GIVEN INFORMATION start
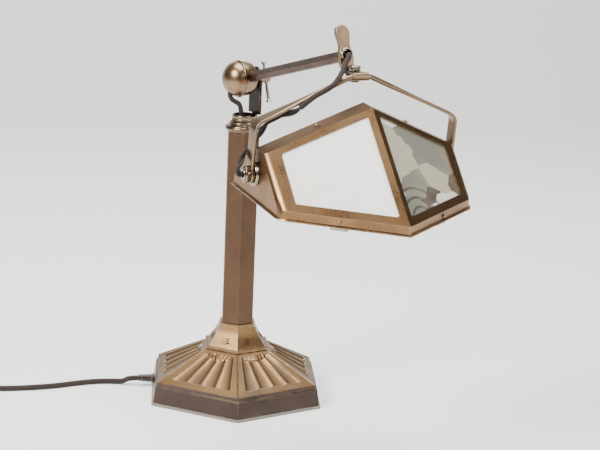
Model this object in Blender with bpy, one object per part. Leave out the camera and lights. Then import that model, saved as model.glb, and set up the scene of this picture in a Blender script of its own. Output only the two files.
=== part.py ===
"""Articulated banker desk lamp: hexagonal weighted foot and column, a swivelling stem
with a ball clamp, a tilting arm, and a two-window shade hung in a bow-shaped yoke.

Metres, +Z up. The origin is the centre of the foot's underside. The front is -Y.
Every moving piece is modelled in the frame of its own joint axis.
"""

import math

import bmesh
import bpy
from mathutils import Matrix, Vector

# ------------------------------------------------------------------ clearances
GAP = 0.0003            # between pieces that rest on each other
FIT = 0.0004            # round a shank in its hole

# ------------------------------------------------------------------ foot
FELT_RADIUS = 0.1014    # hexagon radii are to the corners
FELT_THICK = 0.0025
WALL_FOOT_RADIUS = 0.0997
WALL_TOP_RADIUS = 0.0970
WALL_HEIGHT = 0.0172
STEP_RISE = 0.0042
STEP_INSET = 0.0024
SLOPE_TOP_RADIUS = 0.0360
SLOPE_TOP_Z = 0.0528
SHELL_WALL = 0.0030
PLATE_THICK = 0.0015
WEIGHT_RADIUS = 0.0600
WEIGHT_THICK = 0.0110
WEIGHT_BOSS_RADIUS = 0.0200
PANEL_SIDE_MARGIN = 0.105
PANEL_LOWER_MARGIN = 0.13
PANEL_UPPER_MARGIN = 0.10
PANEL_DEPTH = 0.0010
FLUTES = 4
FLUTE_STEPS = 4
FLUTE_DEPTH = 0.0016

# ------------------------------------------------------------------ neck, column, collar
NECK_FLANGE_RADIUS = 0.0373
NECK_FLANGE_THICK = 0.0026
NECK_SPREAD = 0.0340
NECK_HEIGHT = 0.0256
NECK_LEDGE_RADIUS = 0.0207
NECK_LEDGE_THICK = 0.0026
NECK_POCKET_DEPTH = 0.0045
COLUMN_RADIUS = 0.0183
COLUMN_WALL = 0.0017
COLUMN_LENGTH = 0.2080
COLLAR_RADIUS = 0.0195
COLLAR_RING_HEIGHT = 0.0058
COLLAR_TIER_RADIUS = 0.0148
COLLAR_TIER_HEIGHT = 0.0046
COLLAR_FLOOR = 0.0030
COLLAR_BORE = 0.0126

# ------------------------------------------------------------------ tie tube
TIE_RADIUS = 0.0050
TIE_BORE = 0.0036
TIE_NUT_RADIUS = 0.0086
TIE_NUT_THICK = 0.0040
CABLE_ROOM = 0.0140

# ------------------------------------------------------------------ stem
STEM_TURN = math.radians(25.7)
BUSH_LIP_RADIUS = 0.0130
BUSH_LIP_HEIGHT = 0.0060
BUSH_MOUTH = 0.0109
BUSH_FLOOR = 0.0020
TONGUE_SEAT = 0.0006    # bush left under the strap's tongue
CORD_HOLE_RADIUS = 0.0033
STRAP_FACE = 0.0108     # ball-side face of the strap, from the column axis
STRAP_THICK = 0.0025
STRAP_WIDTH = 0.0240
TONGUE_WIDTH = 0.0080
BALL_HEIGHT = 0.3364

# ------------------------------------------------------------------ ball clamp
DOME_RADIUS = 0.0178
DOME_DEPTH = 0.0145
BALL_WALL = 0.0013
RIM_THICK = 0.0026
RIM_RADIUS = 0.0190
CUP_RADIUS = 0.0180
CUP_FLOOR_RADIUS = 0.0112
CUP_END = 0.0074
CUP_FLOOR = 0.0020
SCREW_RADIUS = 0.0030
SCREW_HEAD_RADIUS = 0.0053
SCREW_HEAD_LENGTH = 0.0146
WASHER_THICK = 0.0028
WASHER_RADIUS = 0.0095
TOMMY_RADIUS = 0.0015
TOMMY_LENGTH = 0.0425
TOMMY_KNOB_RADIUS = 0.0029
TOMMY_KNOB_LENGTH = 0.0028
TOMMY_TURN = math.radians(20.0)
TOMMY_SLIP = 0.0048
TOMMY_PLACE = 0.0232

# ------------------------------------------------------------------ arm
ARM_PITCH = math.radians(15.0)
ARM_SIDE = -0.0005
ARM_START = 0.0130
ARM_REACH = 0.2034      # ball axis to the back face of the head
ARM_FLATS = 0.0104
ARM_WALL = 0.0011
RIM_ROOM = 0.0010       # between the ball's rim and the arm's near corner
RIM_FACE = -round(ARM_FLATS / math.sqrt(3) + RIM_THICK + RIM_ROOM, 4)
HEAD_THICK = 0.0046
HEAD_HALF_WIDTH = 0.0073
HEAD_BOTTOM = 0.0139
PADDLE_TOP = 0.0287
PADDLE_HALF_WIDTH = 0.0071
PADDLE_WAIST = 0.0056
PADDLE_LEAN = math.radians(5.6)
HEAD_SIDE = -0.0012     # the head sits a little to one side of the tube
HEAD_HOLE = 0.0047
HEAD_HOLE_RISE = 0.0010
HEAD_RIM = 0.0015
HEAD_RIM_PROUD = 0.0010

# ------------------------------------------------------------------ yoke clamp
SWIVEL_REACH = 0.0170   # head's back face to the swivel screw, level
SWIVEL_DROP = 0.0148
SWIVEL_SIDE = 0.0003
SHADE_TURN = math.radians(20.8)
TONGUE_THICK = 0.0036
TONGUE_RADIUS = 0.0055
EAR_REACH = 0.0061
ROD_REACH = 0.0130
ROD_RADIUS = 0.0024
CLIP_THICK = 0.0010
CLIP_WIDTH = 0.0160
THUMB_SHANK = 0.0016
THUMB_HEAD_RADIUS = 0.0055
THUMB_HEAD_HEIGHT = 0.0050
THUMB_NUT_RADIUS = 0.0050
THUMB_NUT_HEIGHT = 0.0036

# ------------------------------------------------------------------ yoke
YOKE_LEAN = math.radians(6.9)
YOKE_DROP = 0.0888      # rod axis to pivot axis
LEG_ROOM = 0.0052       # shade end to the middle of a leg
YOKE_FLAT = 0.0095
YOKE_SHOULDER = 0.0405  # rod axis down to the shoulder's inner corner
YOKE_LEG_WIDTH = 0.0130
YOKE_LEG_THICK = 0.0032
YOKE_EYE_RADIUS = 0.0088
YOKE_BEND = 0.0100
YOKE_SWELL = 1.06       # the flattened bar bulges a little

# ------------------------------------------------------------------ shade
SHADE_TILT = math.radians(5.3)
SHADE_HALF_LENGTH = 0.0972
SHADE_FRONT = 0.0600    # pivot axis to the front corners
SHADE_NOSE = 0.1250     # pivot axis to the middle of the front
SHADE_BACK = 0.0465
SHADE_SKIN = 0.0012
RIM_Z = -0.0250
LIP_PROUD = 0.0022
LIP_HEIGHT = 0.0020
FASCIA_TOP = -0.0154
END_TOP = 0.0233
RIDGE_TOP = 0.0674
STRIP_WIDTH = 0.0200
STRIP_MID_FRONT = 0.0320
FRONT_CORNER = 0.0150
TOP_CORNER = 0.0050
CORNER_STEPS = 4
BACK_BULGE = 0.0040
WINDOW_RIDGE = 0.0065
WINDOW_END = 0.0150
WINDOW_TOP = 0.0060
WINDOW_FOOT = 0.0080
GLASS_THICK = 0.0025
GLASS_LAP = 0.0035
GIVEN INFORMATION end
**TASK TO CARRY OUT:**
Print back all the lines verbatim.

**THE OUTPUT:**
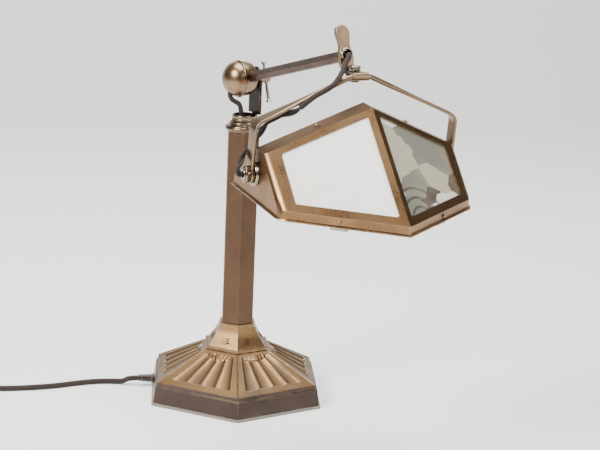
Model this object in Blender with bpy, one object per part. Leave out the camera and lights. Then import that model, saved as model.glb, and set up the scene of this picture in a Blender script of its own. Output only the two files.
=== part.py ===
"""Articulated banker desk lamp: hexagonal weighted foot and column, a swivelling stem
with a ball clamp, a tilting arm, and a two-window shade hung in a bow-shaped yoke.

Metres, +Z up. The origin is the centre of the foot's underside. The front is -Y.
Every moving piece is modelled in the frame of its own joint axis.
"""

import math

import bmesh
import bpy
from mathutils import Matrix, Vector

# ------------------------------------------------------------------ clearances
GAP = 0.0003            # between pieces that rest on each other
FIT = 0.0004            # round a shank in its hole

# ------------------------------------------------------------------ foot
FELT_RADIUS = 0.1014    # hexagon radii are to the corners
FELT_THICK = 0.0025
WALL_FOOT_RADIUS = 0.0997
WALL_TOP_RADIUS = 0.0970
WALL_HEIGHT = 0.0172
STEP_RISE = 0.0042
STEP_INSET = 0.0024
SLOPE_TOP_RADIUS = 0.0360
SLOPE_TOP_Z = 0.0528
SHELL_WALL = 0.0030
PLATE_THICK = 0.0015
WEIGHT_RADIUS = 0.0600
WEIGHT_THICK = 0.0110
WEIGHT_BOSS_RADIUS = 0.0200
PANEL_SIDE_MARGIN = 0.105
PANEL_LOWER_MARGIN = 0.13
PANEL_UPPER_MARGIN = 0.10
PANEL_DEPTH = 0.0010
FLUTES = 4
FLUTE_STEPS = 4
FLUTE_DEPTH = 0.0016

# ------------------------------------------------------------------ neck, column, collar
NECK_FLANGE_RADIUS = 0.0373
NECK_FLANGE_THICK = 0.0026
NECK_SPREAD = 0.0340
NECK_HEIGHT = 0.0256
NECK_LEDGE_RADIUS = 0.0207
NECK_LEDGE_THICK = 0.0026
NECK_POCKET_DEPTH = 0.0045
COLUMN_RADIUS = 0.0183
COLUMN_WALL = 0.0017
COLUMN_LENGTH = 0.2080
COLLAR_RADIUS = 0.0195
COLLAR_RING_HEIGHT = 0.0058
COLLAR_TIER_RADIUS = 0.0148
COLLAR_TIER_HEIGHT = 0.0046
COLLAR_FLOOR = 0.0030
COLLAR_BORE = 0.0126

# ------------------------------------------------------------------ tie tube
TIE_RADIUS = 0.0050
TIE_BORE = 0.0036
TIE_NUT_RADIUS = 0.0086
TIE_NUT_THICK = 0.0040
CABLE_ROOM = 0.0140

# ------------------------------------------------------------------ stem
STEM_TURN = math.radians(25.7)
BUSH_LIP_RADIUS = 0.0130
BUSH_LIP_HEIGHT = 0.0060
BUSH_MOUTH = 0.0109
BUSH_FLOOR = 0.0020
TONGUE_SEAT = 0.0006    # bush left under the strap's tongue
CORD_HOLE_RADIUS = 0.0033
STRAP_FACE = 0.0108     # ball-side face of the strap, from the column axis
STRAP_THICK = 0.0025
STRAP_WIDTH = 0.0240
TONGUE_WIDTH = 0.0080
BALL_HEIGHT = 0.3364

# ------------------------------------------------------------------ ball clamp
DOME_RADIUS = 0.0178
DOME_DEPTH = 0.0145
BALL_WALL = 0.0013
RIM_THICK = 0.0026
RIM_RADIUS = 0.0190
CUP_RADIUS = 0.0180
CUP_FLOOR_RADIUS = 0.0112
CUP_END = 0.0074
CUP_FLOOR = 0.0020
SCREW_RADIUS = 0.0030
SCREW_HEAD_RADIUS = 0.0053
SCREW_HEAD_LENGTH = 0.0146
WASHER_THICK = 0.0028
WASHER_RADIUS = 0.0095
TOMMY_RADIUS = 0.0015
TOMMY_LENGTH = 0.0425
TOMMY_KNOB_RADIUS = 0.0029
TOMMY_KNOB_LENGTH = 0.0028
TOMMY_TURN = math.radians(20.0)
TOMMY_SLIP = 0.0048
TOMMY_PLACE = 0.0232

# ------------------------------------------------------------------ arm
ARM_PITCH = math.radians(15.0)
ARM_SIDE = -0.0005
ARM_START = 0.0130
ARM_REACH = 0.2034      # ball axis to the back face of the head
ARM_FLATS = 0.0104
ARM_WALL = 0.0011
RIM_ROOM = 0.0010       # between the ball's rim and the arm's near corner
RIM_FACE = -round(ARM_FLATS / math.sqrt(3) + RIM_THICK + RIM_ROOM, 4)
HEAD_THICK = 0.0046
HEAD_HALF_WIDTH = 0.0073
HEAD_BOTTOM = 0.0139
PADDLE_TOP = 0.0287
PADDLE_HALF_WIDTH = 0.0071
PADDLE_WAIST = 0.0056
PADDLE_LEAN = math.radians(5.6)
HEAD_SIDE = -0.0012     # the head sits a little to one side of the tube
HEAD_HOLE = 0.0047
HEAD_HOLE_RISE = 0.0010
HEAD_RIM = 0.0015
HEAD_RIM_PROUD = 0.0010

# ------------------------------------------------------------------ yoke clamp
SWIVEL_REACH = 0.0170   # head's back face to the swivel screw, level
SWIVEL_DROP = 0.0148
SWIVEL_SIDE = 0.0003
SHADE_TURN = math.radians(20.8)
TONGUE_THICK = 0.0036
TONGUE_RADIUS = 0.0055
EAR_REACH = 0.0061
ROD_REACH = 0.0130
ROD_RADIUS = 0.0024
CLIP_THICK = 0.0010
CLIP_WIDTH = 0.0160
THUMB_SHANK = 0.0016
THUMB_HEAD_RADIUS = 0.0055
THUMB_HEAD_HEIGHT = 0.0050
THUMB_NUT_RADIUS = 0.0050
THUMB_NUT_HEIGHT = 0.0036

# ------------------------------------------------------------------ yoke
YOKE_LEAN = math.radians(6.9)
YOKE_DROP = 0.0888      # rod axis to pivot axis
LEG_ROOM = 0.0052       # shade end to the middle of a leg
YOKE_FLAT = 0.0095
YOKE_SHOULDER = 0.0405  # rod axis down to the shoulder's inner corner
YOKE_LEG_WIDTH = 0.0130
YOKE_LEG_THICK = 0.0032
YOKE_EYE_RADIUS = 0.0088
YOKE_BEND = 0.0100
YOKE_SWELL = 1.06       # the flattened bar bulges a little

# ------------------------------------------------------------------ shade
SHADE_TILT = math.radians(5.3)
SHADE_HALF_LENGTH = 0.0972
SHADE_FRONT = 0.0600    # pivot axis to the front corners
SHADE_NOSE = 0.1250     # pivot axis to the middle of the front
SHADE_BACK = 0.0465
SHADE_SKIN = 0.0012
RIM_Z = -0.0250
LIP_PROUD = 0.0022
LIP_HEIGHT = 0.0020
FASCIA_TOP = -0.0154
END_TOP = 0.0233
RIDGE_TOP = 0.0674
STRIP_WIDTH = 0.0200
STRIP_MID_FRONT = 0.0320
FRONT_CORNER = 0.0150
TOP_CORNER = 0.0050
CORNER_STEPS = 4
BACK_BULGE = 0.0040
WINDOW_RIDGE = 0.0065
WINDOW_END = 0.0150
WINDOW_TOP = 0.0060
WINDOW_FOOT = 0.0080
GLASS_THICK = 0.0025
GLASS_LAP = 0.0035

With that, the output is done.